WHAT THE TASK REQUIRES:
Your task is to write out the complete listing exactly as it is shown.

========================================

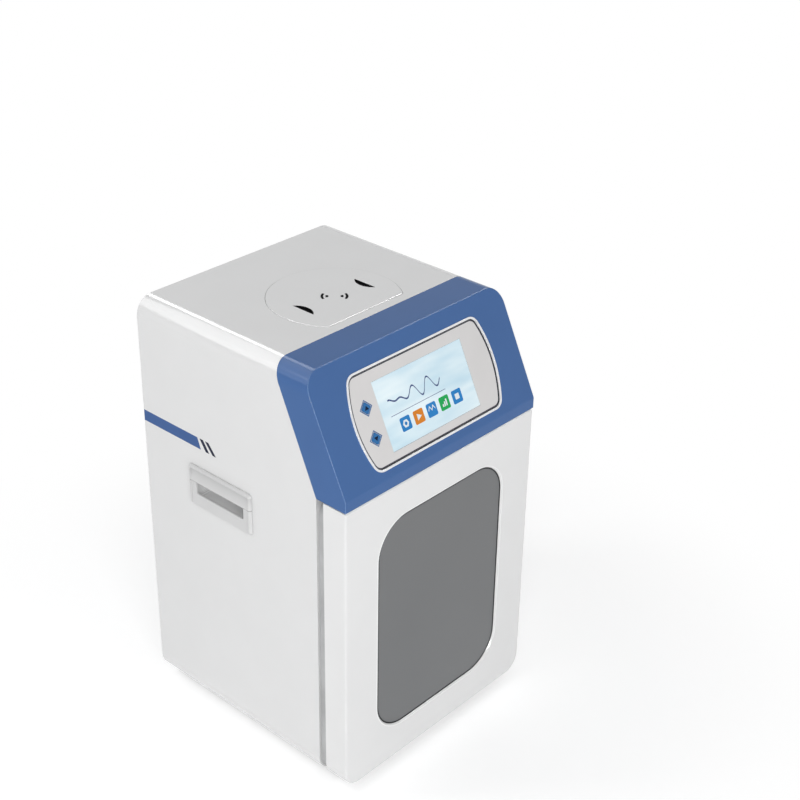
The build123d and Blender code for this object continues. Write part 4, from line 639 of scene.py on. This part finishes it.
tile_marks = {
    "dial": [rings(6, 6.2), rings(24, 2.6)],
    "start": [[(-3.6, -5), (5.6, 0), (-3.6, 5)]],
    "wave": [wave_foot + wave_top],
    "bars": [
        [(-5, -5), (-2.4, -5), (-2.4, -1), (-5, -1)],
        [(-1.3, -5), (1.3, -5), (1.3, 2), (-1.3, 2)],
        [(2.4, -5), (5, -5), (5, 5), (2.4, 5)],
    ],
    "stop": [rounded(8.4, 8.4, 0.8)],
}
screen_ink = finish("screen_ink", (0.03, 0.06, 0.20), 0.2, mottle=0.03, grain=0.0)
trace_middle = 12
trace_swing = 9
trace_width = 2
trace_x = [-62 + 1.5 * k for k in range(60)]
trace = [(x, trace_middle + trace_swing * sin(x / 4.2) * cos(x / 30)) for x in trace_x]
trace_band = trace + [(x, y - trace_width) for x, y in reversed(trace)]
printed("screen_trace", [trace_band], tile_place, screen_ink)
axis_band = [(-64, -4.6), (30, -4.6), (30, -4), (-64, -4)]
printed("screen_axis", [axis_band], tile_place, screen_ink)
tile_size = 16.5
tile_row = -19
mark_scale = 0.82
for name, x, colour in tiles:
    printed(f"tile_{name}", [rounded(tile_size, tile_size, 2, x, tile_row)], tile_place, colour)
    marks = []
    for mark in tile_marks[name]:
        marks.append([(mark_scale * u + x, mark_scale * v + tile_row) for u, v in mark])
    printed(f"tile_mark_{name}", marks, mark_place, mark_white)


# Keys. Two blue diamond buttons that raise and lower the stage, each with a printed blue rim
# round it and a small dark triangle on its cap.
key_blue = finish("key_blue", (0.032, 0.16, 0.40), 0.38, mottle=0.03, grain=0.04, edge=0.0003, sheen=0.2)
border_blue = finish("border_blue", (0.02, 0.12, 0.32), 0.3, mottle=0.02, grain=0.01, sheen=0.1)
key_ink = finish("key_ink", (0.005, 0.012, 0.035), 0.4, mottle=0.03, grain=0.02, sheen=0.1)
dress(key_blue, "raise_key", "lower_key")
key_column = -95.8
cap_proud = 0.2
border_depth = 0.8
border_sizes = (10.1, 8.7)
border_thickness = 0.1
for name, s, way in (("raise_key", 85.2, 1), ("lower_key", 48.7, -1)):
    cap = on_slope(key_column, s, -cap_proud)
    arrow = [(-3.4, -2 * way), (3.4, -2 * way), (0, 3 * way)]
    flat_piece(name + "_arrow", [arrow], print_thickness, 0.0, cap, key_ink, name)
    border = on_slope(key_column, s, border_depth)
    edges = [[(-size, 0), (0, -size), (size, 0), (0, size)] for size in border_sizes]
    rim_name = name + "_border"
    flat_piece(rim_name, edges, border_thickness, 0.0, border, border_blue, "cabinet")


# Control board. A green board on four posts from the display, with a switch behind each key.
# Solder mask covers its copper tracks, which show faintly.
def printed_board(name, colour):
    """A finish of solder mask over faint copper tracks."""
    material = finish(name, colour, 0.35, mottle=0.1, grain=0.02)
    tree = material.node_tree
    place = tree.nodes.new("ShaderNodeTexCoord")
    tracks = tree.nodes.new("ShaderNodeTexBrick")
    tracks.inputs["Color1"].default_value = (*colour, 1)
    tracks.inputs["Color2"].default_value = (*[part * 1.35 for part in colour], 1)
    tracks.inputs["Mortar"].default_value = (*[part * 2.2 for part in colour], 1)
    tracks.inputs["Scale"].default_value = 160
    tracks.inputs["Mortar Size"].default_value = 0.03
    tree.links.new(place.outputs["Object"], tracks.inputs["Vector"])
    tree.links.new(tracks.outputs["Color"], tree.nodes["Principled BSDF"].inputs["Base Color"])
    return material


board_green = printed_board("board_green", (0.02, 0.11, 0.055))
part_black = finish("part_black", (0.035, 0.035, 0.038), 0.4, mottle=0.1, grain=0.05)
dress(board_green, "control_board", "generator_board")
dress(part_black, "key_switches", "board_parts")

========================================

SOLUTION TO THE EXERCISE:
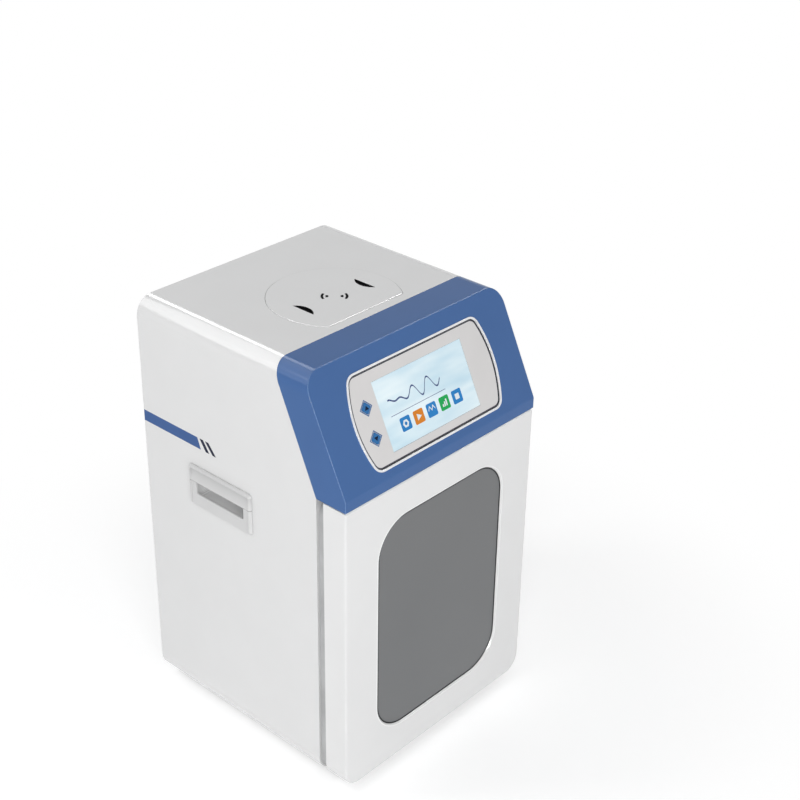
The build123d and Blender code for this object continues. Write part 4, from line 639 of scene.py on. This part finishes it.
tile_marks = {
    "dial": [rings(6, 6.2), rings(24, 2.6)],
    "start": [[(-3.6, -5), (5.6, 0), (-3.6, 5)]],
    "wave": [wave_foot + wave_top],
    "bars": [
        [(-5, -5), (-2.4, -5), (-2.4, -1), (-5, -1)],
        [(-1.3, -5), (1.3, -5), (1.3, 2), (-1.3, 2)],
        [(2.4, -5), (5, -5), (5, 5), (2.4, 5)],
    ],
    "stop": [rounded(8.4, 8.4, 0.8)],
}
screen_ink = finish("screen_ink", (0.03, 0.06, 0.20), 0.2, mottle=0.03, grain=0.0)
trace_middle = 12
trace_swing = 9
trace_width = 2
trace_x = [-62 + 1.5 * k for k in range(60)]
trace = [(x, trace_middle + trace_swing * sin(x / 4.2) * cos(x / 30)) for x in trace_x]
trace_band = trace + [(x, y - trace_width) for x, y in reversed(trace)]
printed("screen_trace", [trace_band], tile_place, screen_ink)
axis_band = [(-64, -4.6), (30, -4.6), (30, -4), (-64, -4)]
printed("screen_axis", [axis_band], tile_place, screen_ink)
tile_size = 16.5
tile_row = -19
mark_scale = 0.82
for name, x, colour in tiles:
    printed(f"tile_{name}", [rounded(tile_size, tile_size, 2, x, tile_row)], tile_place, colour)
    marks = []
    for mark in tile_marks[name]:
        marks.append([(mark_scale * u + x, mark_scale * v + tile_row) for u, v in mark])
    printed(f"tile_mark_{name}", marks, mark_place, mark_white)


# Keys. Two blue diamond buttons that raise and lower the stage, each with a printed blue rim
# round it and a small dark triangle on its cap.
key_blue = finish("key_blue", (0.032, 0.16, 0.40), 0.38, mottle=0.03, grain=0.04, edge=0.0003, sheen=0.2)
border_blue = finish("border_blue", (0.02, 0.12, 0.32), 0.3, mottle=0.02, grain=0.01, sheen=0.1)
key_ink = finish("key_ink", (0.005, 0.012, 0.035), 0.4, mottle=0.03, grain=0.02, sheen=0.1)
dress(key_blue, "raise_key", "lower_key")
key_column = -95.8
cap_proud = 0.2
border_depth = 0.8
border_sizes = (10.1, 8.7)
border_thickness = 0.1
for name, s, way in (("raise_key", 85.2, 1), ("lower_key", 48.7, -1)):
    cap = on_slope(key_column, s, -cap_proud)
    arrow = [(-3.4, -2 * way), (3.4, -2 * way), (0, 3 * way)]
    flat_piece(name + "_arrow", [arrow], print_thickness, 0.0, cap, key_ink, name)
    border = on_slope(key_column, s, border_depth)
    edges = [[(-size, 0), (0, -size), (size, 0), (0, size)] for size in border_sizes]
    rim_name = name + "_border"
    flat_piece(rim_name, edges, border_thickness, 0.0, border, border_blue, "cabinet")


# Control board. A green board on four posts from the display, with a switch behind each key.
# Solder mask covers its copper tracks, which show faintly.
def printed_board(name, colour):
    """A finish of solder mask over faint copper tracks."""
    material = finish(name, colour, 0.35, mottle=0.1, grain=0.02)
    tree = material.node_tree
    place = tree.nodes.new("ShaderNodeTexCoord")
    tracks = tree.nodes.new("ShaderNodeTexBrick")
    tracks.inputs["Color1"].default_value = (*colour, 1)
    tracks.inputs["Color2"].default_value = (*[part * 1.35 for part in colour], 1)
    tracks.inputs["Mortar"].default_value = (*[part * 2.2 for part in colour], 1)
    tracks.inputs["Scale"].default_value = 160
    tracks.inputs["Mortar Size"].default_value = 0.03
    tree.links.new(place.outputs["Object"], tracks.inputs["Vector"])
    tree.links.new(tracks.outputs["Color"], tree.nodes["Principled BSDF"].inputs["Base Color"])
    return material


board_green = printed_board("board_green", (0.02, 0.11, 0.055))
part_black = finish("part_black", (0.035, 0.035, 0.038), 0.4, mottle=0.1, grain=0.05)
dress(board_green, "control_board", "generator_board")
dress(part_black, "key_switches", "board_parts")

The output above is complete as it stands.